SET PROBLEM: Please give the data below again in full, exactly as it stands.

DATA SHOWN:
Begin

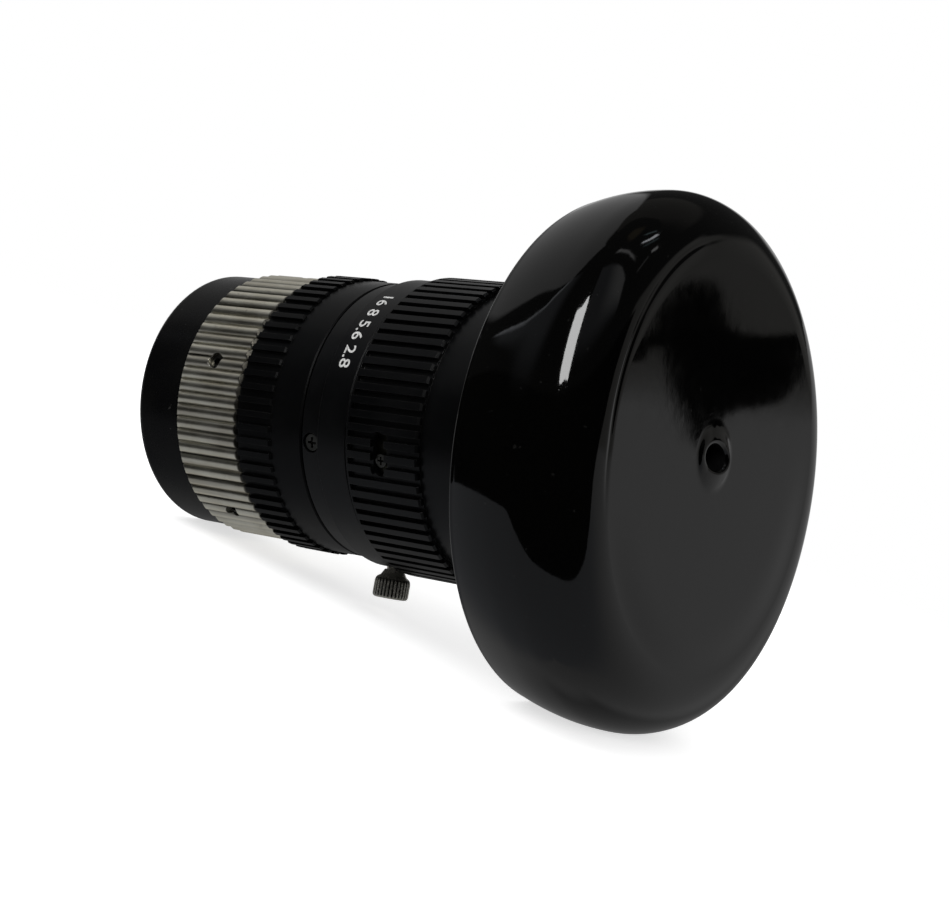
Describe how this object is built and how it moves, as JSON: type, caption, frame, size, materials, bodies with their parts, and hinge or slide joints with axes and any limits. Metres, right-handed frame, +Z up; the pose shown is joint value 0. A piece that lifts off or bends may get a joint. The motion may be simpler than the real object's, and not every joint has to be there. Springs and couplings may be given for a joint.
{
  "type": "machine vision lens",
  "caption": "Wide-angle machine vision lens lying on its side: knurled camera mount ring, iris ring, fluted focus ring, thumbscrew, large front bell under a soft cap, and a rear cap.",
  "frame": {"origin": "centre of the camera mount's flange face, on the optical axis", "axes": "+X along the optical axis towards the front of the lens, +Z up with the thumbscrew pointing down, -Y towards the side that carries the numbers and the small screws"},
  "size_m": [0.075, 0.0618, 0.0618],
  "materials": {
    "black_anodised": "satin black anodised",
    "nickel": "satin nickel plate",
    "dark_nickel_screw": "dark nickel plate",
    "steel_pin": "ground",
    "blackened_steel": "matt blackened",
    "blackened_brass": "blackened",
    "coated_glass": "anti-reflection coated",
    "black_plastic": "semi-gloss",
    "black_vinyl": "high gloss"
  },
  "bodies": {
    "barrel": {"mount_ring": "nickel", "mount_set_screws": "dark_nickel_screw", "main_barrel": "black_anodised", "iris_clamp_screw": "dark_nickel_screw", "iris_base_plate": "black_anodised", "iris_retaining_ring": "black_anodised", "rear_lens_cell": "black_anodised", "rear_element_1": "coated_glass", "rear_spacer_1": "black_anodised", "rear_element_2": "coated_glass", "rear_spacer_2": "black_anodised", "rear_element_3": "coated_glass", "rear_retaining_ring": "black_anodised", "focus_retaining_ring": "black_anodised", "guide_pin": "steel_pin"},
    "iris_control": {"iris_ring": "black_anodised", "iris_drive_ring": "black_anodised", "iris_drive_pin": "steel_pin"},
    "focus_control": {"focus_ring": "black_anodised", "focus_helicoid_ring": "blackened_brass", "focus_clamp_screw": "dark_nickel_screw"},
    "front_group": {"front_barrel": "black_anodised", "front_element_1": "coated_glass", "front_retaining_ring": "black_anodised", "front_element_2": "coated_glass", "second_retaining_ring": "black_anodised", "front_element_3": "coated_glass", "front_spacer": "black_anodised", "front_element_4": "coated_glass", "inner_retaining_ring": "black_anodised"},
    "lock_screw": {"thumbscrew": "dark_nickel_screw"},
    "rear_cap": {"rear_cap": "black_plastic"},
    "front_cap": {"front_cap": "black_vinyl"},
    "blade_1": {"iris_blade_1": "blackened_steel"},
    "blade_2": {"iris_blade_2": "blackened_steel"},
    "blade_3": {"iris_blade_3": "blackened_steel"},
    "blade_4": {"iris_blade_4": "blackened_steel"},
    "blade_5": {"iris_blade_5": "blackened_steel"},
    "blade_6": {"iris_blade_6": "blackened_steel"}
  },
  "joints": [
    {"name": "iris_turn", "type": "hinge", "parent": "barrel", "child": "iris_control", "pos_m": [0, 0, 0], "axis": [-1, 0, 0], "range_deg": [0, 60]},
    {"name": "focus_turn", "type": "hinge", "parent": "barrel", "child": "focus_control", "pos_m": [0, 0, 0], "axis": [1, 0, 0], "range_deg": [0, 181]},
    {"name": "focus_travel", "type": "slide", "parent": "barrel", "child": "front_group", "axis": [1, 0, 0], "range_m": [0, 0.0025]},
    {"name": "lock_screw_turn", "type": "hinge", "parent": "barrel", "child": "lock_screw", "pos_m": [0.0255, 0, -0.0179], "axis": [0, 0, -1], "range_deg": [0, 180]},
    {"name": "rear_cap_off", "type": "slide", "parent": "barrel", "child": "rear_cap", "axis": [-1, 0, 0], "range_m": [0, 0.012]},
    {"name": "front_cap_off", "type": "slide", "parent": "front_group", "child": "front_cap", "axis": [1, 0, 0], "range_m": [0, 0.03]},
    {"name": "blade_1_swing", "type": "hinge", "parent": "barrel", "child": "blade_1", "pos_m": [0.016, 0.01074, 0.0062], "axis": [1, 0, 0], "range_deg": [0, 30]},
    {"name": "blade_2_swing", "type": "hinge", "parent": "barrel", "child": "blade_2", "pos_m": [0.016, 0, 0.0124], "axis": [1, 0, 0], "range_deg": [0, 30]},
    {"name": "blade_3_swing", "type": "hinge", "parent": "barrel", "child": "blade_3", "pos_m": [0.016, -0.01074, 0.0062], "axis": [1, 0, 0], "range_deg": [0, 30]},
    {"name": "blade_4_swing", "type": "hinge", "parent": "barrel", "child": "blade_4", "pos_m": [0.016, -0.01074, -0.0062], "axis": [1, 0, 0], "range_deg": [0, 30]},
    {"name": "blade_5_swing", "type": "hinge", "parent": "barrel", "child": "blade_5", "pos_m": [0.016, 0, -0.0124], "axis": [1, 0, 0], "range_deg": [0, 30]},
    {"name": "blade_6_swing", "type": "hinge", "parent": "barrel", "child": "blade_6", "pos_m": [0.016, 0.01074, -0.0062], "axis": [1, 0, 0], "range_deg": [0, 30]}
  ],
  "couplings": [
    {"joint": "focus_turn", "follows": "focus_travel", "rad_per_m": 1256.6},
    {"joint": "blade_1_swing", "follows": "iris_turn", "ratio": 0.48},
    {"joint": "blade_2_swing", "follows": "iris_turn", "ratio": 0.48},
    {"joint": "blade_3_swing", "follows": "iris_turn", "ratio": 0.48},
    {"joint": "blade_4_swing", "follows": "iris_turn", "ratio": 0.48},
    {"joint": "blade_5_swing", "follows": "iris_turn", "ratio": 0.48},
    {"joint": "blade_6_swing", "follows": "iris_turn", "ratio": 0.48}
  ]
}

End

RESPONSE FOR THIS EXERCISE:
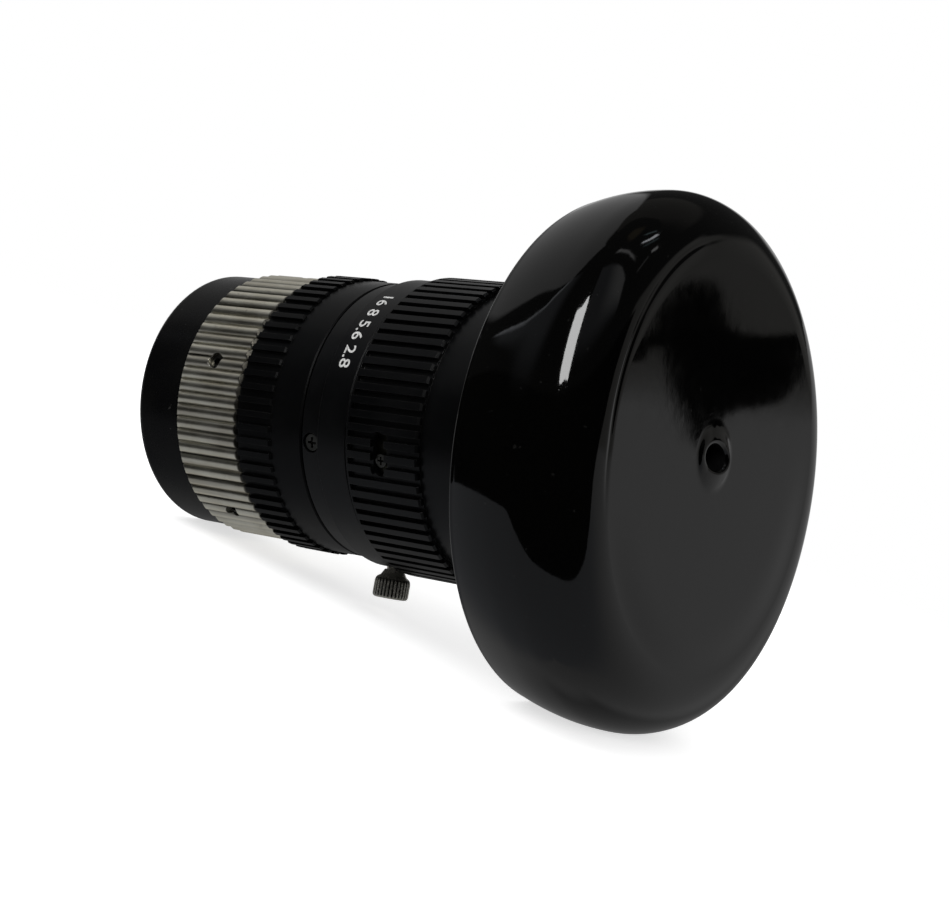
Describe how this object is built and how it moves, as JSON: type, caption, frame, size, materials, bodies with their parts, and hinge or slide joints with axes and any limits. Metres, right-handed frame, +Z up; the pose shown is joint value 0. A piece that lifts off or bends may get a joint. The motion may be simpler than the real object's, and not every joint has to be there. Springs and couplings may be given for a joint.
{
  "type": "machine vision lens",
  "caption": "Wide-angle machine vision lens lying on its side: knurled camera mount ring, iris ring, fluted focus ring, thumbscrew, large front bell under a soft cap, and a rear cap.",
  "frame": {"origin": "centre of the camera mount's flange face, on the optical axis", "axes": "+X along the optical axis towards the front of the lens, +Z up with the thumbscrew pointing down, -Y towards the side that carries the numbers and the small screws"},
  "size_m": [0.075, 0.0618, 0.0618],
  "materials": {
    "black_anodised": "satin black anodised",
    "nickel": "satin nickel plate",
    "dark_nickel_screw": "dark nickel plate",
    "steel_pin": "ground",
    "blackened_steel": "matt blackened",
    "blackened_brass": "blackened",
    "coated_glass": "anti-reflection coated",
    "black_plastic": "semi-gloss",
    "black_vinyl": "high gloss"
  },
  "bodies": {
    "barrel": {"mount_ring": "nickel", "mount_set_screws": "dark_nickel_screw", "main_barrel": "black_anodised", "iris_clamp_screw": "dark_nickel_screw", "iris_base_plate": "black_anodised", "iris_retaining_ring": "black_anodised", "rear_lens_cell": "black_anodised", "rear_element_1": "coated_glass", "rear_spacer_1": "black_anodised", "rear_element_2": "coated_glass", "rear_spacer_2": "black_anodised", "rear_element_3": "coated_glass", "rear_retaining_ring": "black_anodised", "focus_retaining_ring": "black_anodised", "guide_pin": "steel_pin"},
    "iris_control": {"iris_ring": "black_anodised", "iris_drive_ring": "black_anodised", "iris_drive_pin": "steel_pin"},
    "focus_control": {"focus_ring": "black_anodised", "focus_helicoid_ring": "blackened_brass", "focus_clamp_screw": "dark_nickel_screw"},
    "front_group": {"front_barrel": "black_anodised", "front_element_1": "coated_glass", "front_retaining_ring": "black_anodised", "front_element_2": "coated_glass", "second_retaining_ring": "black_anodised", "front_element_3": "coated_glass", "front_spacer": "black_anodised", "front_element_4": "coated_glass", "inner_retaining_ring": "black_anodised"},
    "lock_screw": {"thumbscrew": "dark_nickel_screw"},
    "rear_cap": {"rear_cap": "black_plastic"},
    "front_cap": {"front_cap": "black_vinyl"},
    "blade_1": {"iris_blade_1": "blackened_steel"},
    "blade_2": {"iris_blade_2": "blackened_steel"},
    "blade_3": {"iris_blade_3": "blackened_steel"},
    "blade_4": {"iris_blade_4": "blackened_steel"},
    "blade_5": {"iris_blade_5": "blackened_steel"},
    "blade_6": {"iris_blade_6": "blackened_steel"}
  },
  "joints": [
    {"name": "iris_turn", "type": "hinge", "parent": "barrel", "child": "iris_control", "pos_m": [0, 0, 0], "axis": [-1, 0, 0], "range_deg": [0, 60]},
    {"name": "focus_turn", "type": "hinge", "parent": "barrel", "child": "focus_control", "pos_m": [0, 0, 0], "axis": [1, 0, 0], "range_deg": [0, 181]},
    {"name": "focus_travel", "type": "slide", "parent": "barrel", "child": "front_group", "axis": [1, 0, 0], "range_m": [0, 0.0025]},
    {"name": "lock_screw_turn", "type": "hinge", "parent": "barrel", "child": "lock_screw", "pos_m": [0.0255, 0, -0.0179], "axis": [0, 0, -1], "range_deg": [0, 180]},
    {"name": "rear_cap_off", "type": "slide", "parent": "barrel", "child": "rear_cap", "axis": [-1, 0, 0], "range_m": [0, 0.012]},
    {"name": "front_cap_off", "type": "slide", "parent": "front_group", "child": "front_cap", "axis": [1, 0, 0], "range_m": [0, 0.03]},
    {"name": "blade_1_swing", "type": "hinge", "parent": "barrel", "child": "blade_1", "pos_m": [0.016, 0.01074, 0.0062], "axis": [1, 0, 0], "range_deg": [0, 30]},
    {"name": "blade_2_swing", "type": "hinge", "parent": "barrel", "child": "blade_2", "pos_m": [0.016, 0, 0.0124], "axis": [1, 0, 0], "range_deg": [0, 30]},
    {"name": "blade_3_swing", "type": "hinge", "parent": "barrel", "child": "blade_3", "pos_m": [0.016, -0.01074, 0.0062], "axis": [1, 0, 0], "range_deg": [0, 30]},
    {"name": "blade_4_swing", "type": "hinge", "parent": "barrel", "child": "blade_4", "pos_m": [0.016, -0.01074, -0.0062], "axis": [1, 0, 0], "range_deg": [0, 30]},
    {"name": "blade_5_swing", "type": "hinge", "parent": "barrel", "child": "blade_5", "pos_m": [0.016, 0, -0.0124], "axis": [1, 0, 0], "range_deg": [0, 30]},
    {"name": "blade_6_swing", "type": "hinge", "parent": "barrel", "child": "blade_6", "pos_m": [0.016, 0.01074, -0.0062], "axis": [1, 0, 0], "range_deg": [0, 30]}
  ],
  "couplings": [
    {"joint": "focus_turn", "follows": "focus_travel", "rad_per_m": 1256.6},
    {"joint": "blade_1_swing", "follows": "iris_turn", "ratio": 0.48},
    {"joint": "blade_2_swing", "follows": "iris_turn", "ratio": 0.48},
    {"joint": "blade_3_swing", "follows": "iris_turn", "ratio": 0.48},
    {"joint": "blade_4_swing", "follows": "iris_turn", "ratio": 0.48},
    {"joint": "blade_5_swing", "follows": "iris_turn", "ratio": 0.48},
    {"joint": "blade_6_swing", "follows": "iris_turn", "ratio": 0.48}
  ]
}